Kirsty Strickland: FMQs leaves us seasick over shipbuilding

AHOY there matey! Let’s set sail together towards FMQs, where a land of bitter squabbles and torturous puns awaits.

Officer cadet Ross had grown tired of his own repetitive questions about ferries, so instead he asked about his second-favourite sea-faring vessel, the good ship Precious Union.

He asked the First Minister if she welcomed the news that Rishi Sunak has announced a contract to build five Type 26 frigates on the Clyde, describing it as a decision that will “protect and strengthen our Scottish shipbuilding industry.”

Nicola Sturgeon said of course it is good news, but she pointed out that this isn’t some benevolent gesture from the UK Government. Scotland is pretty good at building ships. From the way Douglas Ross described the news you’d think Rishi Sunak was funding them out of his own considerably deep pockets, rather than from taxpayers’ money – a pot which people in Scotland contribute to just the same as workers across the UK.

Douglas Ross went on (and on, and on): “If the nationalists ever manage to separate Scotland from the rest of the United Kingdom, these Royal Navy ships would almost certainly be built elsewhere, and the highly skilled Scottish jobs lost.’’

The year is 2040 and the Royal Navy is using superglue to plug the holes in the sub-standard ships it bought just to own the nats.

“If Douglas Ross wants to have a debate about the benefits or – as he would see it – otherwise, of independence, then I really welcome that’’, replied the First Minister.

“Let’s have that debate and then let the people of Scotland decide the outcome in a referendum.
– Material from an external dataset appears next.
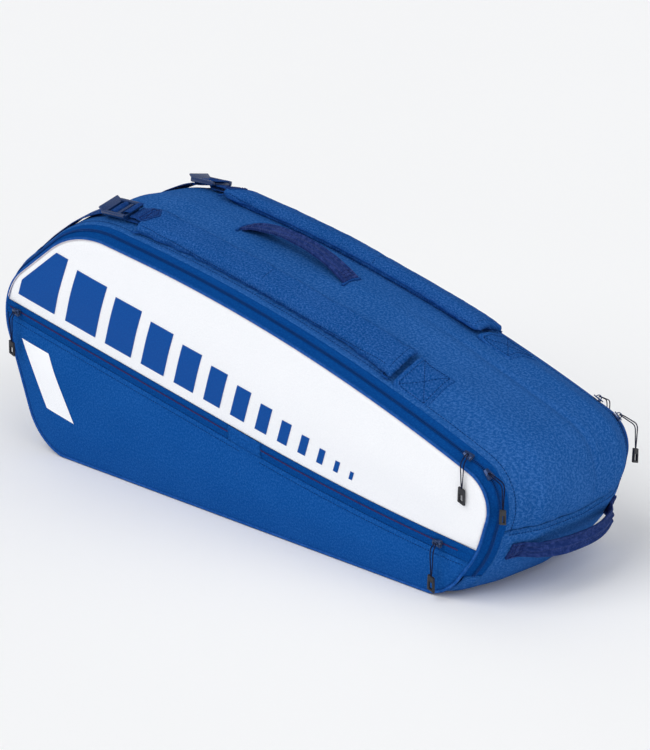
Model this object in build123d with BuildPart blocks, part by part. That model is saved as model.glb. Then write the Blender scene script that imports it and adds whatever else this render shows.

If Douglas Ross was really confident in his arguments, then he’d have the courage to have this debate, not just in the safety of the parliamentary debating chamber, but out there in towns and villages and communities all over Scotland.’’

I’d like to float the idea of a Sturgeon V Ross debate on independence that takes place on that wee party boat that sails under the Forth Bridge.

“I believe the skills and the expertise of our shipbuilders on the Clyde are world class – I believe they would compete successfully for work across the world, regardless of the constitutional future of Scotland’’ she added.

Feeling slightly seasick, Douglas Ross searched his mind for a Dad joke to bring himself some comfort.

“Of course, the First Minister has to deny the facts because the independence movement is SINKING. It’s absolutely SINKING. She is up separation creek without a paddle” he said.

Fair play to him though. That was actually one of his better ones.

As we caught the first glimpse of the shore on the horizon, we knew our voyage was nearing its end.

Before disembarking, Nicola Sturgeon took the opportunity to remind Douglas Ross that he doth protest too much.

“If Douglas Ross really believed what he just said about Scotland’s independence movement, he would be DESPERATE for an independence referendum – that fact that he is running scared, I think proves him wrong.”